While serving in Afghanistan as a brigadier general, he was known as an officer who engaged his marines with “real leadership”.  Mattis was witnessed in a fighting hole talking with a sergeant and a lance corporal, in the freezing night, out on the front lines with his marines.

In 1998, the commandant, general Charles Krulak, was delivering cookies to every Marine duty post in Washington and Quantico on Christmas day.  He made a delivery to the Marine Corps Combat Development Command headquarters and the Marine on duty said the officer of the day was lieutenant general Mattis.  In disbelief he repeated the question several times, then he saw Mattis and asked him why he was on duty on Christmas.

Mattis said, “Sir, I looked at the duty roster for today and there was a young major who had it who is married and has a family; and so I’m a bachelor, I thought why should the major miss out on the fun of having Christmas with his family, and so I took the duty for him.” Krulak said he had never run into a general officer, before or after, who stood duty on Christmas Day.

As a major general, Mattis commanded the 1st Marine Division during the 2003 invasion of Iraq and subsequent stability operations during the Iraq War. Mattis played key roles in combat operations in Fallujah, including negotiation with the insurgent command inside of the city during Operation Vigilant Resolve in April 2004, as well as participation in planning of the subsequent Operation Phantom Fury in November.

In 2007, President George W. Bush nominated Mattis to the rank of general to command the U.S. Joint Forces Command in Norfolk, Virginia.  In 2010, President Barack Obama nominated Mattis to replace David Petraeus as commander of the United States Central Command.  However, the Obama administration thought Mattis was too eager for confrontation with Iran and he rubbed civilian officials the wrong way because he forced them to answer tough questions regarding Iran.  This resulted in Obama forcing the beloved General Mattis to retire early, in 2013.

Mattis’ name kept appearing in conversations about the 2016 presidential election. His supporters hoped the four-star general would run for the Republican nomination. Then his name was being floated around as a possible option if the Republican convention was being contested.  Supporters of Donald Trump were hoping that Trump might name Mattis as his vice president.  Others were hopping Mattis would run as a third party candidate.  He has stated that he wasn’t interested in being President because he didn’t have a broad enough perspective, and it was time for younger veterans to run for office.

Mattis’ long and distinguished military career didn’t leave much time for a personal life.  He never married and has no children.  His dedication to service and scholarly pursuits earned him the nickname “Warrior Monk.”  He devoted his time to studying war, including being able to quote Sun Tzu, Ulysses S. Grant, George Patton, Shakespeare, and the Bible.

General Mattis is an inspirational leader of men and his powerful words will go down in history.  Here are some of the best quotes that “Mad Dog” will be remembered for:

“I don’t lose any sleep at night over the potential for failure.
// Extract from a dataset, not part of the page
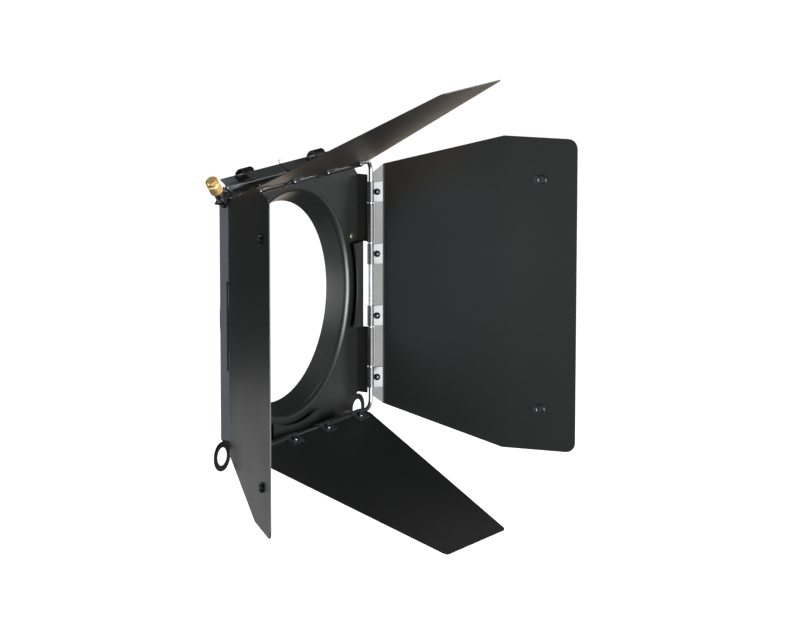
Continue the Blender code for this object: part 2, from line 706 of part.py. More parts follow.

I cannot even spell the word.”

“The first time you blow someone away is not an insignificant event. That said, there are some assholes in the world that just need to be shot.”

“I come in peace. I didn’t bring artillery. But I’m pleading with you, with tears in my eyes: If you fuck with me, I’ll kill you all.”

“Find the enemy that wants to end this experiment (in American democracy) and kill every one of them until they’re so sick of the killing that they leave us and our freedoms intact.”

“Marines don’t know how to spell the word defeat.”

 “Be polite, be professional, but have a plan to kill everybody you meet.”

“The most important six inches on the battlefield is between your ears.”

“You are part of the world’s most feared and trusted force. Engage your brain before you engage your weapon.”

“There are hunters and there are victims. By your discipline, cunning, obedience and alertness, you will decide if you are a hunter or a victim.”

“No war is over until the enemy says it’s over. We may think it over, we may declare it over, but in fact, the enemy gets a vote.”

 “There is nothing better than getting shot at and missed. It’s really great.”

 “You cannot allow any of your people to avoid the brutal facts. If they start living in a dream world, it’s going to be bad.”

 “You go into Afghanistan, you got guys who slap women around for five years because they didn’t wear a veil. You know, guys like that ain’t got no manhood left anyway. So it’s a hell of a lot of fun to shoot them. Actually it’s quite fun to fight them, you know. It’s a hell of a hoot. It’s fun to shoot some people. I’ll be right up there with you. I like brawling.”

 “I’m going to plead with you, do not cross us. Because if you do, the survivors will write about what we do here for 10,000 years.”

 “Demonstrate to the world there is ‘No Better Friend, No Worse Enemy’ than a U.S. Marine.”

“Fight with a happy heart and strong spirit”

“Every time you wave at an Iraqi civilian, al-Qaeda rolls over in its grave.”

“The U.S. is suffering “strategic atrophy” under Obama’s leadership.” 

“I’ve lived a very colorful life and I’ve said some things. But not once have I taken them back, and I’ve never apologized for them — and I won’t. I like the enemy knowing there are a few guys like me around.”

Since retirement, Mattis has worked for FWA Consultants and is an Annenberg Distinguished Visiting Fellow at the Hoover Institution. He also serves as a member the board of directors for General Dynamics and a board member of Theranos, a Silicon Valley biotech company.  General Mattis was hand selected by President Donald Trump to become the 26th Secretary of Defense.